Gilles, de joelhos, mal consegue acreditar no que ouve. Chora e suspira. Ante tais demonstrações de arrependimento, os juizes eclesiásticos decidem readmitir na Igreja o marechal, restituindo-lhe todos os direitos que perdera com a heresia. Sempre de joelhos, Gilles pede humildemente a anulação de sua excomunhão. “Pelo amor de Deus”, Jean de Malestroit, o bispo de Nantes, absolve Gilles de todos seus crimes, reintegra o marechal na congregação dos fiéis católicos e o admite na participação dos sacramentos.
O trabalho do tribunal eclesiástico está encerrado: “Vai em paz, monsenhor de Rais. Daqui pela frente, a Igreja nada mais pode fazer por ti nem contra ti. Te abandona ao braço secular”.
Gilles escapou à excomunhão eterna, a mais terrível das penas espirituais para um católico. O braço secular – o tribunal civil – em sua complacência, após torturá-lo, o condena à forca e à fogueira. Mas Gilles já está confortado com a absolvição religiosa. A forca é o de menos. A morte o atrai mais do que o aterroriza – escreve Bertin – pois seu caráter exemplar lhe permitirá viver eternamente.

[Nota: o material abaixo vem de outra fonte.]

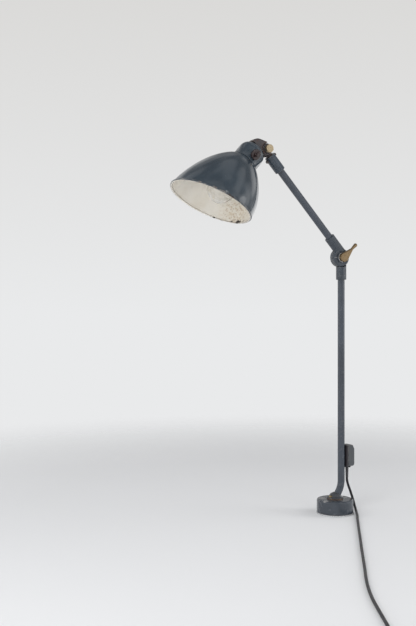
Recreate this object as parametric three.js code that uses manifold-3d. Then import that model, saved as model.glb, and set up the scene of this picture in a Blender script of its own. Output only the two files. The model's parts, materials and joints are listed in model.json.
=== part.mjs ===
// Jointed desk lamp on a round bench flange: bent lower arm with a switch box, lever-locked
// elbow, upper arm, swivelling head with an oblique bell shade, and a mains lead with its plug.
// Sizes are in millimetres and degrees, +Z is up. The origin is the middle of the base's
// underside, the arms lie in the XZ plane, the head points towards -X and the front is -Y.
import * as THREE from "three";
import { mergeVertices } from "three/addons/utils/BufferGeometryUtils.js";
import Module from "manifold-3d";

const wasm = await Module();
wasm.setup();

// ---- Driving dimensions -------------------------------------------------------------------

const GAP = 0.3; // left between pieces that touch
const RUNNING = 0.4; // radial room round anything that turns
const WELD = 1e-4; // vertices closer than this are one

const SIDES_LARGE = 36;
const SIDES_TUBE = 20;
const SIDES_SMALL = 12;
const SIDES_TINY = 8;

const BASE_RADIUS = 40;
const BASE_HEIGHT = 32;
const BASE_WALL = 9;
const BASE_TOP_THICKNESS = 5;
const BASE_EDGE_RADIUS = 4;
const PLATE_LIP = 1.3; // the plate stands out past the flange by this
const PLATE_THICKNESS = 3;
const PLATE_SCREW_CIRCLE = 35.5;
const PLATE_SCREW_RADIUS = 1.9;
const PLATE_SCREW_HEAD_RADIUS = 3.4;
const PLATE_SCREW_LENGTH = 13;
const BENCH_HOLE_CIRCLE = 21;
const BENCH_HOLE_RADIUS = 2.6;
const EDGE_PIN_RADIUS = 1.2;
const EDGE_PIN_CIRCLE = 34.5;
const EDGE_PIN_ANGLE = -49;
const EDGE_PIN_HEIGHT = 3.6;
const EDGE_PIN_DEPTH = 3.5;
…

Boa parte da multidão que acompanha o processo pede misericórdia para Gilles de Rais. Dada sua condição de nobre, foi poupado da fogueira. Sua tumba foi profanada em 1793. No lugar de seu suplício, ergueu-se mais tarde um calvário, que logo se tornou ponto de peregrinação de mulheres grávidas, ou daquelas que, tendo parido, desejavam ter leite abundante. A cruz de granito que ornava o calvário desapareceu em 1744. Mas ainda no século passado, ali se cultuava a Boa Virgem de Cria-Leite.